Whenever possible, avoid 24-vac control systems. Transformers, relays, heat anticipators, electronic thermostats, and the like all present phantom loads to inverters and needlessly draw down battery banks.
Circulators can be directly switched by snap-action thermostats. Snap thermostats with contacts rated for 120 vac can reliably switch low-voltage dc current. Small dc circulators can also be switched directly through zone valve end switches which are generally rated for 2 to 10 amps ac.
Care must be taken not to exceed the end switch current capacity and to fuse-protect dc circulators. Switches rated for ac should be de-rated and tested for use with dc.
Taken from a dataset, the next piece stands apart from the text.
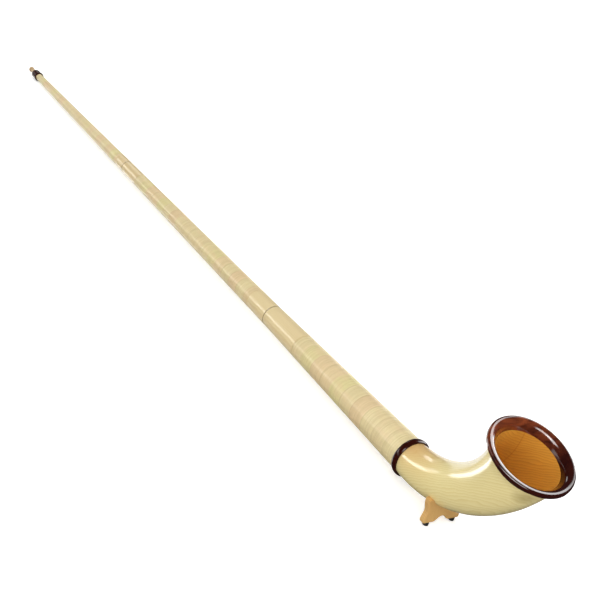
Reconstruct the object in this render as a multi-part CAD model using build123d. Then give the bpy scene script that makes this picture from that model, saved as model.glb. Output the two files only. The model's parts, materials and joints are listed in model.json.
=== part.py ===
from build123d import *
import math
import os

# A three-part wooden horn, modelled lying along X with its mouth end at -X, the collar at x = 0
# and the bell curving up in the XZ plane, then set down on its foot pads and receiver.
# Lengths are in millimetres, angles in degrees, and radii are to the outside unless named bore.

# Tube sections, measured along the straight axis
hand_section_length = 1155.0
middle_section_length = 1235.0
bell_tube_length = 760.0

# Outer radii over the cane at the ends of the sections
mouth_end_radius = 16.2
joint_1_radius = 26.6
joint_2_radius = 37.2
collar_tube_radius = 51.5

# Tube walls
cane_thickness = 1.5
tube_wall = 7.0

# Turned bushes at the two joints: tenon on the mouth side, socket on the bell side
tenon_bush_length_1 = 70.0
tenon_bush_length_2 = 110.0
socket_bush_length_1 = 140.0
socket_bush_length_2 = 190.0
tenon_length_1 = 55.0
tenon_length_2 = 75.0
bush_wall = 5.0
bush_seat_length = 40.0
tenon_wall = 3.2
cork_recess = 1.2
cork_shoulder = 10.0
tenon_clearance = 0.3
cork_clearance = 0.05
joint_gap = 1.2
tenon_end_clearance = 0.6
edge_bevel = 0.9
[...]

For larger heating systems, where the use of low-voltage ac controls may be either desirable or unavoidable, it may be especially wise to dedicate a small inverter to operate the control system.
New microprocessor-based controls, such as those manufactured by tekmar or Viessmann, take their timing signal from the ac wave form and may require true sine wave inverters. The ac controls can switch ac as well as dc motors and loads.
Doing more with lessSuccessful energy conservation doesn’t mean doing without; it means doing more with less.
It is possible to provide all the comforts of a modern lifestyle at a fraction of the typical, grid-based electricity use. Achieving this goal requires careful integration of the building, power supply, and hvac and other dependent systems.
The converse of this is also true. Designing buildings, power systems, and remote hvac systems according to standard practice for grid-connected homes, and relying entirely on gasoline-powered generators and ac inverters to produce the necessary power, courts some very real problems.